▼

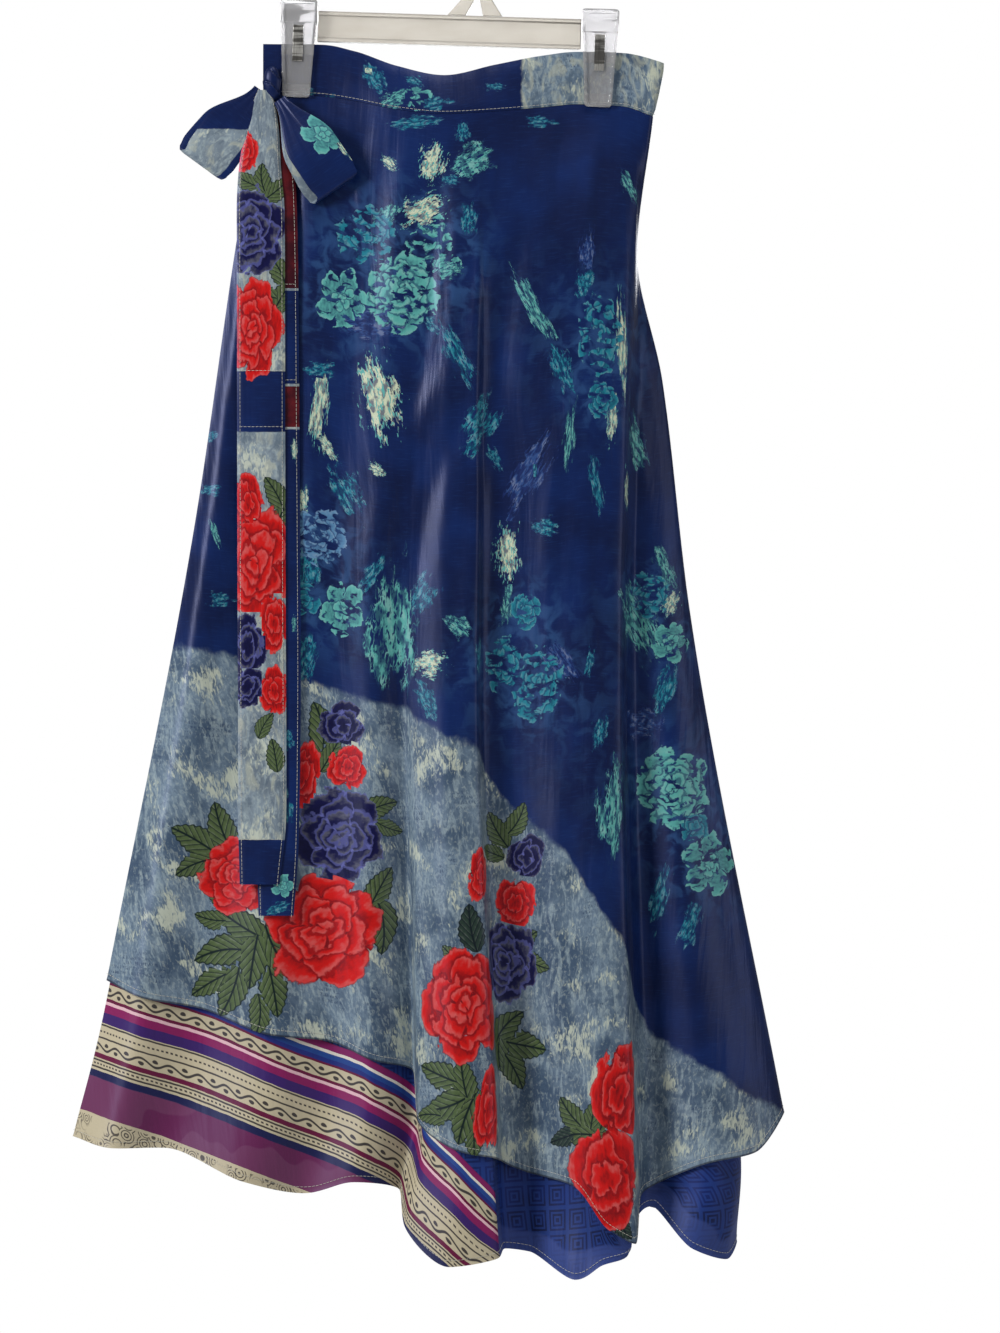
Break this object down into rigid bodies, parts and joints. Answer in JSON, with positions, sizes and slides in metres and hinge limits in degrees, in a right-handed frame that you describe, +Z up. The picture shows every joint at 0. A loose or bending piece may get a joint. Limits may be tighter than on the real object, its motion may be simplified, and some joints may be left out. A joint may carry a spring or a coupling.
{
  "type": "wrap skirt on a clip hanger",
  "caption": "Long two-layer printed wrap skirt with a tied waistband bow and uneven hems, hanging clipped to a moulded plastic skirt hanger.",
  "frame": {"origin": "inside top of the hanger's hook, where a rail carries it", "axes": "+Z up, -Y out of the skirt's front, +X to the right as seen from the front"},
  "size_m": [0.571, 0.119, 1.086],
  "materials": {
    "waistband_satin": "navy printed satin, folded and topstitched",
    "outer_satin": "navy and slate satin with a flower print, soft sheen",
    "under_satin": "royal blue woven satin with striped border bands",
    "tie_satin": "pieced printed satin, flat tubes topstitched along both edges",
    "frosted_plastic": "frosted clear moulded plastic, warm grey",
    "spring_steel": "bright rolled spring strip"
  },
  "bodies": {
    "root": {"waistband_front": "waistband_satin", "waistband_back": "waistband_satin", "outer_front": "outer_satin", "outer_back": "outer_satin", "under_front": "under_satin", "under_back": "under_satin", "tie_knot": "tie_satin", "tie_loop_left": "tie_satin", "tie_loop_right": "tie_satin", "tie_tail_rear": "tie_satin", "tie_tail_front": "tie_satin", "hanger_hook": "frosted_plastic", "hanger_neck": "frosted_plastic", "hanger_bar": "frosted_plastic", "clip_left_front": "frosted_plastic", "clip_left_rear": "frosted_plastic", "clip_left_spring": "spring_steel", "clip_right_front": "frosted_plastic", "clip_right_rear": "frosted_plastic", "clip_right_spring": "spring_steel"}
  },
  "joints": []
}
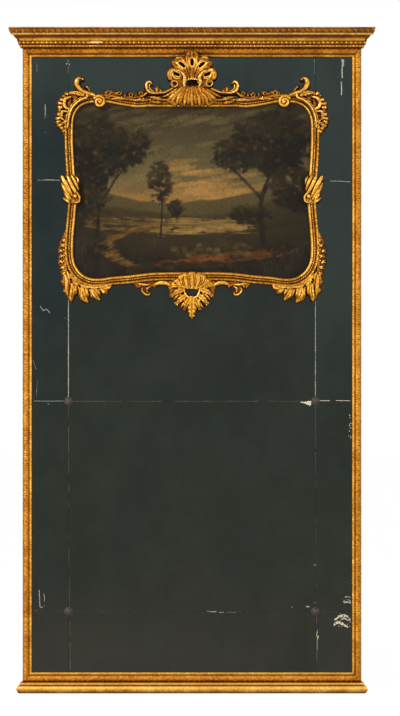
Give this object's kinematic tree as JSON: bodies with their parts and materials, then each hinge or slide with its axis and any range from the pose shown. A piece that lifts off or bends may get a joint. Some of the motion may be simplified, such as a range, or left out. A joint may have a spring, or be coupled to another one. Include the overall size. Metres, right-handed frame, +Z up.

▲

→ Set task:
Recite the full listing above exactly.

→ Written response:
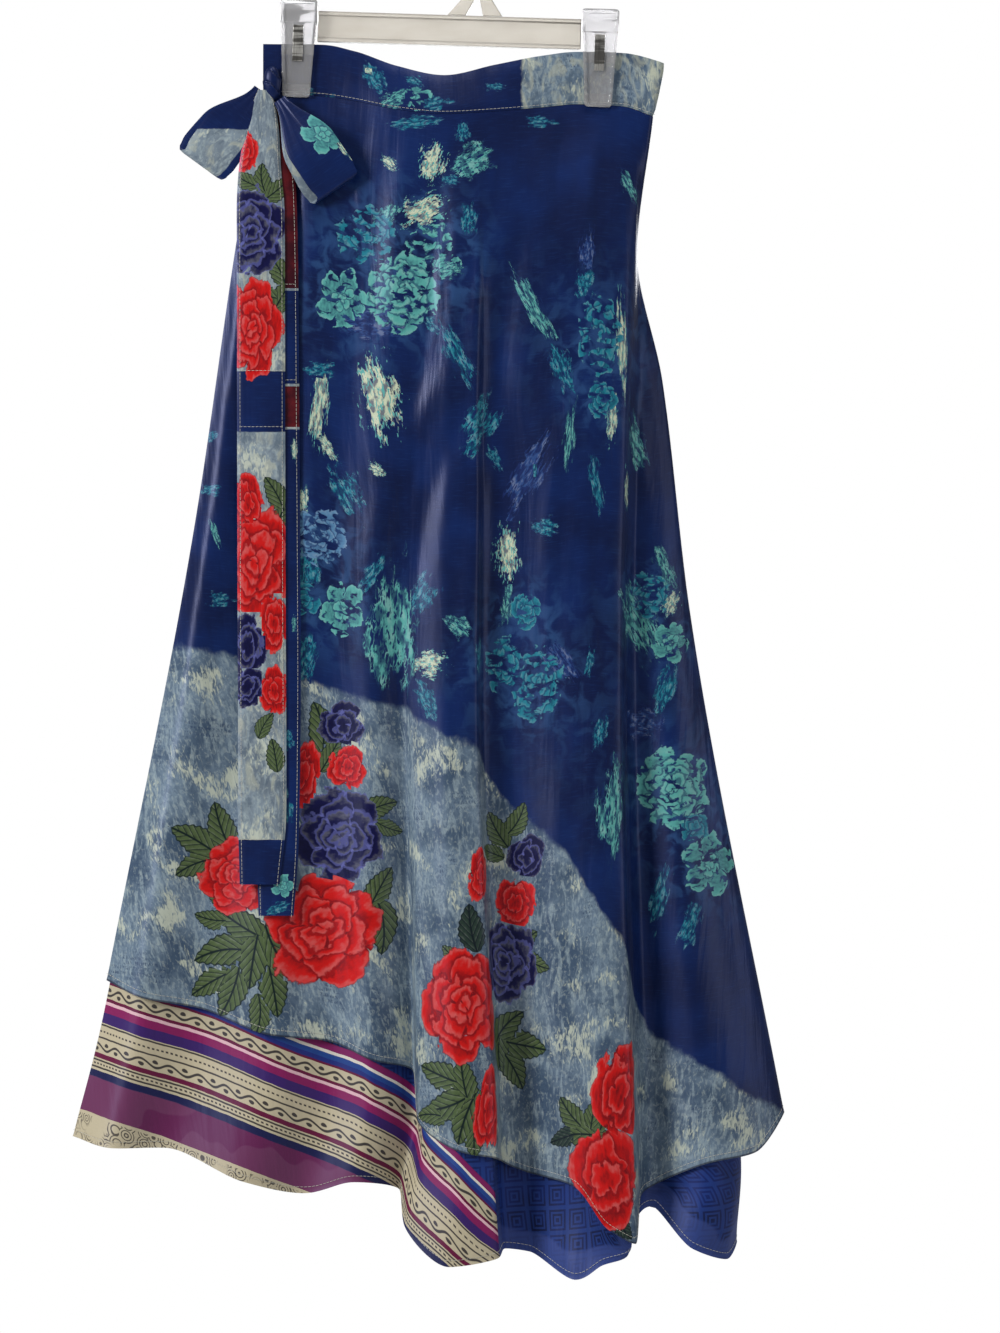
Break this object down into rigid bodies, parts and joints. Answer in JSON, with positions, sizes and slides in metres and hinge limits in degrees, in a right-handed frame that you describe, +Z up. The picture shows every joint at 0. A loose or bending piece may get a joint. Limits may be tighter than on the real object, its motion may be simplified, and some joints may be left out. A joint may carry a spring or a coupling.
{
  "type": "wrap skirt on a clip hanger",
  "caption": "Long two-layer printed wrap skirt with a tied waistband bow and uneven hems, hanging clipped to a moulded plastic skirt hanger.",
  "frame": {"origin": "inside top of the hanger's hook, where a rail carries it", "axes": "+Z up, -Y out of the skirt's front, +X to the right as seen from the front"},
  "size_m": [0.571, 0.119, 1.086],
  "materials": {
    "waistband_satin": "navy printed satin, folded and topstitched",
    "outer_satin": "navy and slate satin with a flower print, soft sheen",
    "under_satin": "royal blue woven satin with striped border bands",
    "tie_satin": "pieced printed satin, flat tubes topstitched along both edges",
    "frosted_plastic": "frosted clear moulded plastic, warm grey",
    "spring_steel": "bright rolled spring strip"
  },
  "bodies": {
    "root": {"waistband_front": "waistband_satin", "waistband_back": "waistband_satin", "outer_front": "outer_satin", "outer_back": "outer_satin", "under_front": "under_satin", "under_back": "under_satin", "tie_knot": "tie_satin", "tie_loop_left": "tie_satin", "tie_loop_right": "tie_satin", "tie_tail_rear": "tie_satin", "tie_tail_front": "tie_satin", "hanger_hook": "frosted_plastic", "hanger_neck": "frosted_plastic", "hanger_bar": "frosted_plastic", "clip_left_front": "frosted_plastic", "clip_left_rear": "frosted_plastic", "clip_left_spring": "spring_steel", "clip_right_front": "frosted_plastic", "clip_right_rear": "frosted_plastic", "clip_right_spring": "spring_steel"}
  },
  "joints": []
}
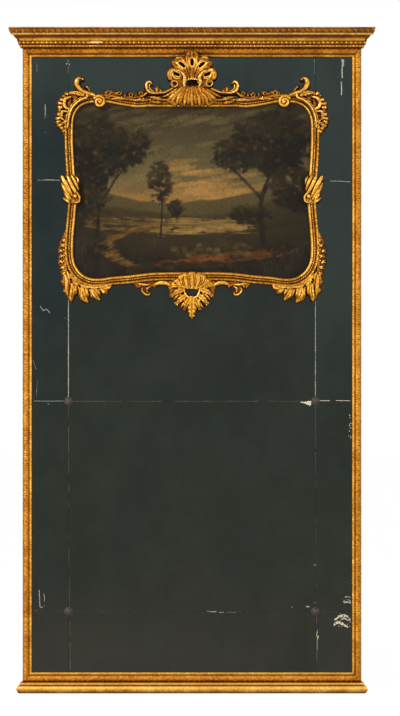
Give this object's kinematic tree as JSON: bodies with their parts and materials, then each hinge or slide with its axis and any range from the pose shown. A piece that lifts off or bends may get a joint. Some of the motion may be simplified, such as a range, or left out. A joint may have a spring, or be coupled to another one. Include the overall size. Metres, right-handed frame, +Z up.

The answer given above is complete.